Rabbi Chaim Kanievsky, a leading authority on Jewish law, died on Friday at the age of 94 in Bnei Brak, an ultra-Orthodox city near Israel's commercial capital.

Parting the huge crowd, dozens of police formed a phalanx around the van carrying the sage's body as the vehicle crept towards Bnei Brak's cemetery.

"(Kanievsky's) death is a huge loss for the Jewish people," Prime Minister Naftali Bennett wrote on Twitter, appealing to mourners "not to crowd together or push".

Police estimated the crowd in Bnei Brak at around half a million people.

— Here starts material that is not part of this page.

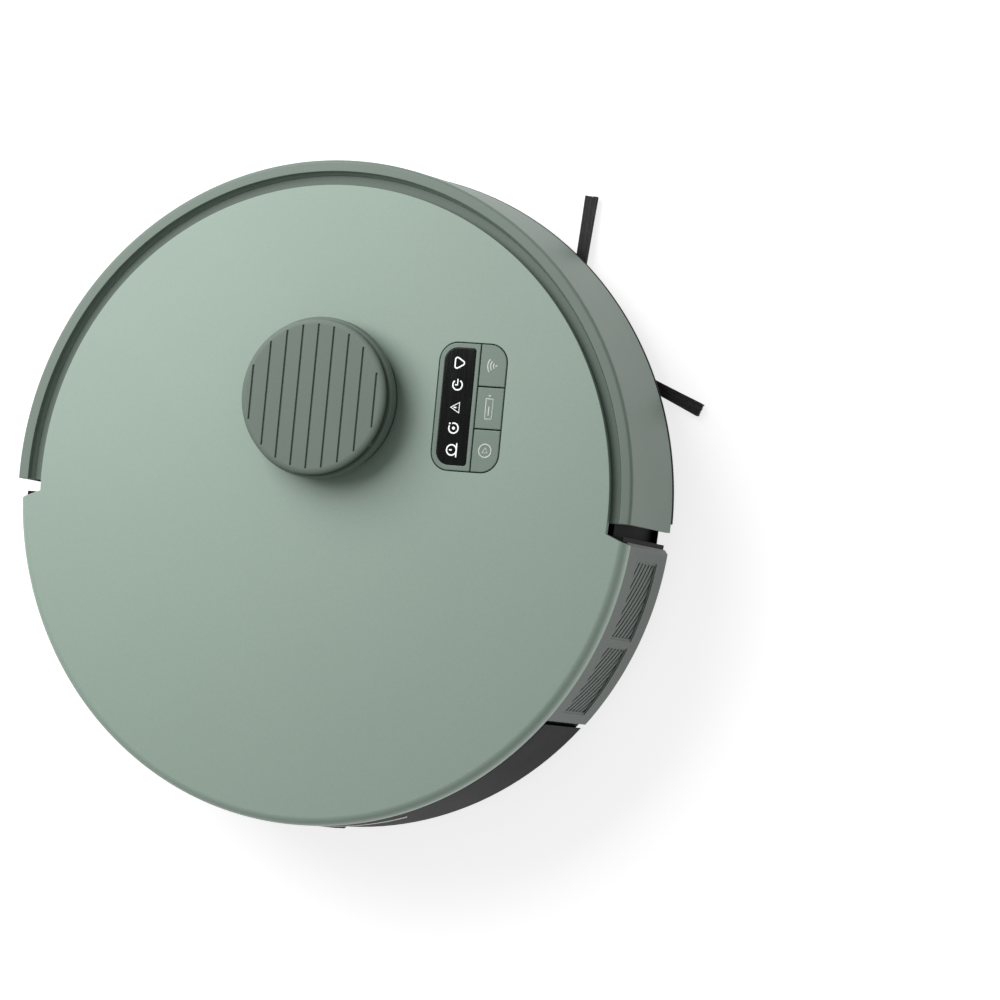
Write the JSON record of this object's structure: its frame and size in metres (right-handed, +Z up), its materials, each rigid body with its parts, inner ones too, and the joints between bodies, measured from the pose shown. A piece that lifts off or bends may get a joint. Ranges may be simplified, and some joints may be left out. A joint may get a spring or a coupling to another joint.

The force erected barricades around the cemetery to limit the number of people at the graveside.

Hours earlier, police closed off highways around Bnei Brak to regular traffic to accommodate fleets of buses ferrying mourners to the city.

Israel's Magen David Adom ambulance service was also on high alert, with memories still fresh of a stampede last May at a crowded Jewish religious festival in northern Israel in which 45 people were crushed to death.

Kanievsky, born in what is now Belarus, made headlines in Israel at the start of the COVID-19 pandemic for defying government authorities and saying that ultra-Orthodox schools must remain open. He later relented, saying preservation of human life outweighed traditional practices.

Ultra-Orthodox Jews make up about 12% of Israel's population of 9.4 million.